** Exercise instructions **
Give the lines of the material verbatim, from the first line to the line with "return heel +", including both.

---+---

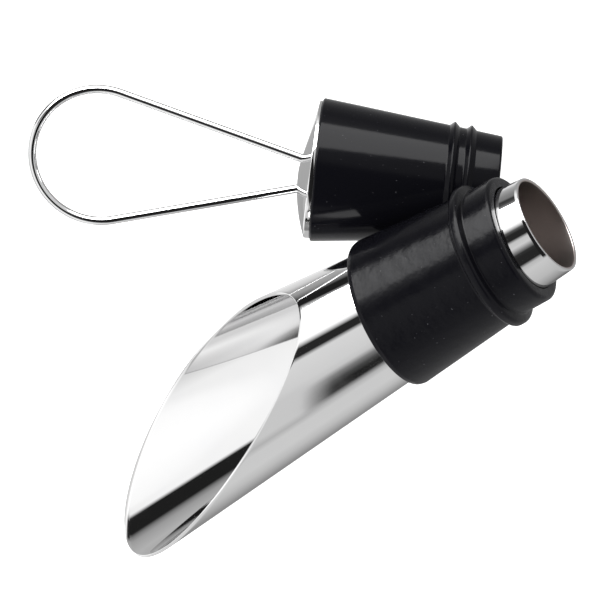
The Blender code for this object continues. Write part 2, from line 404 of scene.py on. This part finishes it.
def cut_across(along):
    """How far towards the heel side the scoop's bowed cut stands at a distance from the rim."""
    s = (along - HEEL_AT) / (TIP_AT - HEEL_AT)
    heel, tip = tube_radius(HEEL_AT), -tube_radius(TIP_AT)
    return heel + (tip - heel) * s + 4.0 * CUT_BULGE * s * (1.0 - s)


def cut_at(angle):
    """Where the cut meets the line of the cone at an angle from the heel."""
    low, high = HEEL_AT, TIP_AT
    for _ in range(40):
        middle = (low + high) / 2.0
        if tube_radius(middle) * math.cos(angle) < cut_across(middle):
            low = middle
        else:
            high = middle
    return low


def build_tube(where, surface):
    """Spin one line into a sleeve, draw each of its lines out to the cut, then give it its wall."""
    around, rings = 320, 64
    near_neck = -0.02
    bm = bmesh.new()
    line = [bm.verts.new((RIM_RADIUS * MM, 0.0, -k / rings)) for k in range(rings + 1)]
    edges = [bm.edges.new(pair) for pair in zip(line, line[1:])]
    bmesh.ops.spin(bm, geom=line + edges, axis=(0, 0, 1), cent=(0, 0, 0),
                   angle=math.tau, steps=around, use_merge=True)
    for vert in bm.verts:
        angle = math.atan2(vert.co.y, vert.co.x)
        along = -vert.co.z * cut_at(angle)
        radius = tube_radius(along) * MM
        vert.co = (radius * math.cos(angle), radius * math.sin(angle), -along * MM)
    bmesh.ops.rotate(bm, verts=bm.verts, cent=(0, 0, 0), matrix=Matrix.Rotation(SCOOP_TURN, 3, "Z"))
    bm.normal_update()
    centres = [(face, face.calc_center_median()) for face in bm.faces]
    if any(face.normal.dot(at) < 0.0 for face, at in centres if at.z > near_neck):
        bmesh.ops.reverse_faces(bm, faces=bm.faces)
    bmesh.ops.solidify(bm, geom=bm.faces[:], thickness=TUBE_WALL * MM)
    bm.normal_update()
    sharp = math.radians(50)
    lips = [e for e in bm.edges if len(e.link_faces) == 2 and e.calc_face_angle() > sharp]
    bmesh.ops.bevel(bm, geom=lips, offset=LIP_ROUNDING * MM, segments=3, profile=0.5,
                    affect="EDGES", material=-1)
    return place_piece(bm, "polished_tube", where, "spout", ["spout_tube"], surface)


# Rubber sleeve ---------------------------------------------------------------

def build_sleeve(where, surface):
    bore_end = tube_radius(SLEEVE_END) + SLEEVE_FIT
    bore_mouth = tube_radius(SLEEVE_MOUTH) + SLEEVE_FIT
    outline = rounded([
        (bore_end, -SLEEVE_END, 0.12),
        (9.3, -SLEEVE_END, 0.55),
        (9.3, -8.5, 0.25),
        (10.5, -8.8, 0.5),
        (10.5, -10.0, 0.5),
        (9.55, -10.45, 0.35),
        (11.1, -26.5, 0.4),
        (10.95, -SLEEVE_MOUTH, 0.25),
        (bore_mouth, -SLEEVE_MOUTH, 0.12),
    ])
    bm = turned(outline, 256)
    askew = Matrix.Identity(4)
    askew[2][1] = SLEEVE_SKEW
    bmesh.ops.transform(bm, matrix=askew, verts=bm.verts)
    return place_piece(bm, "neck_sleeve", where, "spout", ["spout_sleeve"], surface)


# Stopper ---------------------------------------------------------------------

def sheath_radius(along):
    return STOPPER_WIDE + (STOPPER_NARROW - STOPPER_WIDE) * along / STOPPER_LENGTH


def build_sheath(where, surface):
    corners = [(STOPPER_WIDE, 0.0, 0.3)]
    for at in RIB_AT:
        corners += [
            (sheath_radius(at - 0.75), at - 0.75, 0.35),
            (sheath_radius(at) + RIB_HEIGHT, at, 0.22),
            (sheath_radius(at + 0.75), at + 0.75, 0.35),
        ]
    pocket = 22.8
    corners += [
        (STOPPER_NARROW, STOPPER_LENGTH, 0.35),
        (0.0, STOPPER_LENGTH, 0.0),
        (0.0, pocket, 0.0),
        (sheath_radius(pocket) - SHEATH_WALL, pocket, 0.2),
        (STOPPER_WIDE - SHEATH_WALL, 0.0, 0.1),
    ]
    bm = turned(rounded(corners), 256)
    return place_piece(bm, "ribbed_sheath", where, "stopper", ["stopper_sheath"], surface)


def cap_rise(radius):
    """Height of the domed face over its rim: a low cone with a rounded crown."""
    return CAP_DOME * (1.0 - (radius / CAP_FACE) ** 1.55)


def press_cap(bm):
    """Tilt the face and push its crown the same way, while the edge stays flat on the rubber."""
    flat_part = 0.38
    for vert in bm.verts:
        x, y, z = vert.co / MM
        share = min(max((-flat_part - z) / (CAP_EDGE - flat_part), 0.0), 1.0)
        radius = min(math.hypot(x, y), CAP_FACE)
        lift = CAP_TILT * y + CAP_LOPSIDED * cap_rise(radius) * y / CAP_FACE
        vert.co.z += share * lift * MM


def build_cap(where, surface):
    rings = 28
    radii = [CAP_FACE * (1.0 - i / rings) for i in range(rings + 1)]
    face = [(r, -CAP_EDGE - 0.03 - cap_rise(r), 0.0) for r in radii]
    inside = [(max(r - CAP_WALL * 0.4, 0.0), z + CAP_WALL, 0.0) for r, z, _ in reversed(face)]
    corners = [
        (CAP_RADIUS - CAP_WALL, -CAP_SEAT, 0.0),
        (CAP_RADIUS, -CAP_SEAT, 0.06),
        (CAP_RADIUS, -CAP_EDGE + 0.1, 0.1),
        (CAP_FACE + 0.12, -CAP_EDGE, 0.06),
        *face,
        *inside[1:],
    ]
    bm = turned(rounded(corners, 4), 256)
    press_cap(bm)
    return place_piece(bm, "domed_cap", where, "stopper", ["stopper_cap"], surface, 25.0)


# Wire loop -------------------------------------------------------------------

def loop_line():
    """Centre line of the wire in its own (sideways, along) plane, in millimetres."""
    half = math.asin(LOOP_RADIUS / LOOP_REACH)
    tangent = LOOP_REACH * math.cos(half)
    centre = Vector((0.0, LOOP_APEX - LOOP_REACH))
    leg = [WIRE_START + (tangent - WIRE_START) * i / 24.0 for i in range(25)]
    points = [Vector((d * math.sin(half), LOOP_APEX - d * math.cos(half))) for d in leg]
    sweep = math.pi + 2.0 * half
    for i in range(1, 96):
        a = half - sweep * i / 96.0
        points.append(centre + LOOP_RADIUS * Vector((math.cos(a), math.sin(a))))
    points += [Vector((-p.x, p.y)) for p in reversed(points[:25])]
    turn = Matrix.Rotation(LOOP_LEAN, 2)
    apex = Vector((0.0, LOOP_APEX))
    return [apex + turn @ (p - apex) + Vector((LOOP_SHIFT, 0.0)) for p in points]


def build_loop(where, surface):
    line = loop_line()
    curve = bpy.data.curves.new("pull_loop", "CURVE")
    curve.dimensions = "3D"
    curve.bevel_depth = WIRE_RADIUS * MM
    curve.bevel_resolution = 10
    curve.use_fill_caps = True
    spline = curve.splines.new("POLY")
    spline.points.add(len(line) - 1)
    for target, p in zip(spline.points, line):
        target.co = (*(where @ Vector((0.0, p.x * MM, p.y * MM))), 1.0)
    spline.use_smooth = True
    curve.materials.append(surface)
    loop = bpy.data.objects.new("pull_loop", curve)
    bpy.context.scene.collection.objects.link(loop)
    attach(loop, "stopper")
    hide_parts("loop_handle")
    return loop


# Studio ----------------------------------------------------------------------

def plain_material(name, colour, roughness):
    paper = Surface(name, colour, roughness)
    grain = paper.noise(paper.object_space((1.0, 1.0, 1.0)), 900.0, 2.0)
    paper.link(paper.spread(grain, 0.3, 0.7, roughness - 0.03, roughness + 0.03),
               paper.shader.inputs["Roughness"])
    return paper.material


def build_floor():
    bm = bmesh.new()
    bmesh.ops.create_grid(bm, x_segments=4, y_segments=4, size=FLOOR_REACH)
    bmesh.ops.translate(bm, verts=bm.verts, vec=(0.0, 0.0, cad_low.z - FLOOR_GAP))
    mesh = bpy.data.meshes.new("floor")
    bm.to_mesh(mesh)
    bm.free()
    paper = plain_material("white_paper_floor", (0.93, 0.93, 0.93), 0.9)
    shader = paper.node_tree.nodes["Principled BSDF"]
    shader.inputs["Emission Color"].default_value = (1.0, 1.0, 1.0, 1.0)
    shader.inputs["Emission Strength"].default_value = FLOOR_GLOW
    mesh.materials.append(paper)
    floor = bpy.data.objects.new("floor", mesh)
    bpy.context.scene.collection.objects.link(floor)
    floor.visible_glossy = False


def finish_panel(bm, name, tone=None):
    """Make a glowing panel that only shiny surfaces see, from one tone or the tones it carries."""
    mesh = bpy.data.meshes.new(name)
    bm.to_mesh(mesh)
    bm.free()
    glow = bpy.data.materials.new(name)
    glow.use_nodes = True
    nodes, links = glow.node_tree.nodes, glow.node_tree.links
    nodes.remove(nodes["Principled BSDF"])
    light = nodes.new("ShaderNodeEmission")
    if tone is None:
        own = nodes.new("ShaderNodeAttribute")
        own.attribute_name = "tone"
        links.new(own.outputs["Fac"], light.inputs["Strength"])
        glow.cycles.emission_sampling = "NONE"
    else:
        light.inputs["Strength"].default_value = tone
    links.new(light.outputs[0], nodes["Material Output"].inputs["Surface"])
    mesh.materials.append(glow)
    panel = bpy.data.objects.new(name, mesh)
    bpy.context.scene.collection.objects.link(panel)
    panel.visible_camera = False
    panel.visible_diffuse = False
    panel.visible_shadow = False
    panel.visible_transmission = False


def studio_card(name, centre, across, upward, tone):
    """A flat card. across and upward are its half sides."""
    bm = bmesh.new()
    bmesh.ops.create_grid(bm, x_segments=1, y_segments=1, size=1.0)
    for vert in bm.verts:
        vert.co = centre + across * vert.co.x + upward * vert.co.y
    finish_panel(bm, name, tone)


def tone_at(panels, turn):
    """The tone at an angle, blended evenly between the edges on its two sides."""
    for (start, first), (end, last) in zip(panels, panels[1:]):
        if turn <= end:
            return first + (last - first) * (turn - start) / (end - start)
    return panels[-1][1]


def wrapped_reflector(name, leans, rows):
    """A strip right round the spout's axis. rows are (lean, panels), and their tones blend.

    A lean is the cosine of the angle from the neck's end of the axis, on the camera's side. On
    the far side the strip sits nearer the tip, because the camera looks from the neck's end.
    """
    axis = mount("neck_rim")[1]
    near = (CAMERA_BACK - axis * CAMERA_BACK.dot(axis)).normalized()
    side = axis.cross(near)
    bm = bmesh.new()
    bmesh.ops.create_grid(bm, x_segments=360, y_segments=40, size=0.5)
    layer = bm.verts.layers.float.new("tone")
    for vert in bm.verts:
        turn = 360.0 * vert.co.x
        lean = leans[0] + (leans[1] - leans[0]) * (vert.co.y + 0.5)
        tone = tone_at(rows[0][1], turn)
        for (above, upper), (below, lower) in zip(rows, rows[1:]):
            share = min(max((above - lean) / (above - below), 0.0), 1.0)
            if share > 0.0:
                tone = tone_at(upper, turn) * (1.0 - share) + tone_at(lower, turn) * share
        vert[layer] = tone
        angle = math.radians(turn)
        along = lean - FAR_SIDE_LEAN * (1.0 - math.cos(angle)) / 2.0 * min(1.0, 1.0 - lean)
        outward = near * math.cos(angle) + side * math.sin(angle)
        vert.co = REFLECTOR_REACH * (axis * along + outward * math.sqrt(1.0 - along * along))
    finish_panel(bm, name)


def build_camera():
    data = bpy.data.cameras.new("camera")
    data.sensor_width = 36.0
    data.lens = CAMERA_LENS
    data.clip_start = 0.01
    camera = bpy.data.objects.new("camera", data)
    turn = Matrix((CAMERA_RIGHT, CAMERA_UP, CAMERA_BACK)).transposed().to_4x4()
    camera.matrix_world = Matrix.Translation(CAMERA_AT) @ turn
    bpy.context.scene.collection.objects.link(camera)
    bpy.context.scene.camera = camera


def seen(right, up, back):
    """A direction given as the camera sees it."""
    return CAMERA_RIGHT * right + CAMERA_UP * up + CAMERA_BACK * back


def build_light():
    world = bpy.data.worlds.new("studio")
    world.use_nodes = True
    background = world.node_tree.nodes["Background"]
    background.inputs["Color"].default_value = (1.0, 1.0, 1.0, 1.0)
    background.inputs["Strength"].default_value = 1.0
    bpy.context.scene.world = world
    data = bpy.data.lights.new("overhead", "AREA")
    data.energy = LAMP_POWER
    data.size = LAMP_SIZE
    lamp = bpy.data.objects.new("overhead", data)
    lamp.location = LAMP_AT
    lamp.rotation_mode = "QUATERNION"
    lamp.rotation_quaternion = LAMP_AT.to_track_quat("Z", "Y")
    lamp.visible_glossy = False
    bpy.context.scene.collection.objects.link(lamp)
    # Long softbox beyond the upper edge of the set
    studio_card("softbox", seen(-0.18, 0.82, 0.579),
                seen(0.81, 0.28, 0.139), seen(-0.05, -0.29, 0.36), SOFTBOX_TONE)
    wrapped_reflector("outer_reflector", (-0.10, -0.36), (
        (-0.20, NECK_PANELS), (-0.21, BODY_PANELS), (-0.241, BODY_PANELS), (-0.246, TIP_PANELS)))
    wrapped_reflector("inner_reflector", (-0.36, -0.86), (
        (-0.59, SCOOP_PANELS), (-0.60, HEEL_PANELS), (-0.64, HEEL_PANELS),
        (-0.66, DEEP_PANELS), (-0.70, BORE_PANELS)))
    wrapped_reflector("camera_reflector", (0.94, -0.10), (
        (0.56, SIDE_PANELS), (0.50, CAMERA_PANELS)))
    bpy.context.scene.view_settings.view_transform = "Standard"


def main():
    build_camera()
    spout, stopper = spout_frame(), stopper_frame()
    build_tube(spout, tube_steel())
    build_sleeve(spout, black_rubber(
        "satin_rubber_sleeve", roughness=0.2, gloss=0.1, grain=0.8))
    build_sheath(stopper, black_rubber(
        "smooth_rubber_sheath", roughness=0.13, gloss=0.07, grain=0.12))
    build_cap(stopper, polished_steel(
        "polished_steel_cap", grain=(1.0, 1.0, 1.0)).material)
    build_loop(stopper, wire_steel())
    frame["nodes"]["stopper_core"].data.materials.clear()
    frame["nodes"]["stopper_core"].data.materials.append(dark_plastic())
    build_floor()
    build_light()


main()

---+---

** Result **
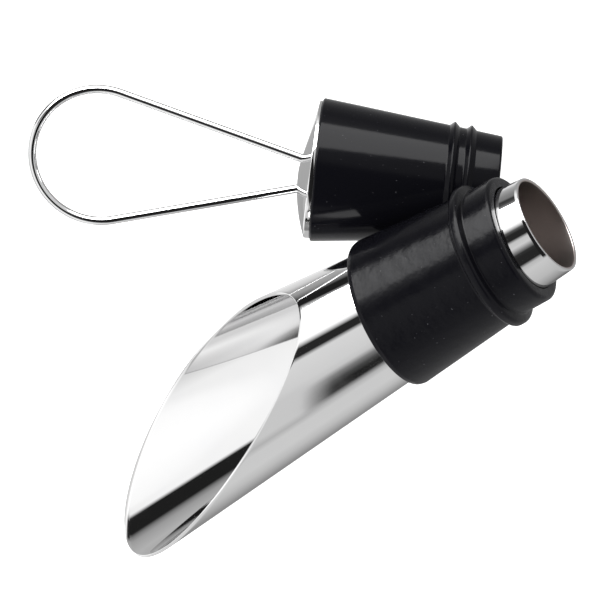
The Blender code for this object continues. Write part 2, from line 404 of scene.py on. This part finishes it.
def cut_across(along):
    """How far towards the heel side the scoop's bowed cut stands at a distance from the rim."""
    s = (along - HEEL_AT) / (TIP_AT - HEEL_AT)
    heel, tip = tube_radius(HEEL_AT), -tube_radius(TIP_AT)
    return heel + (tip - heel) * s + 4.0 * CUT_BULGE * s * (1.0 - s)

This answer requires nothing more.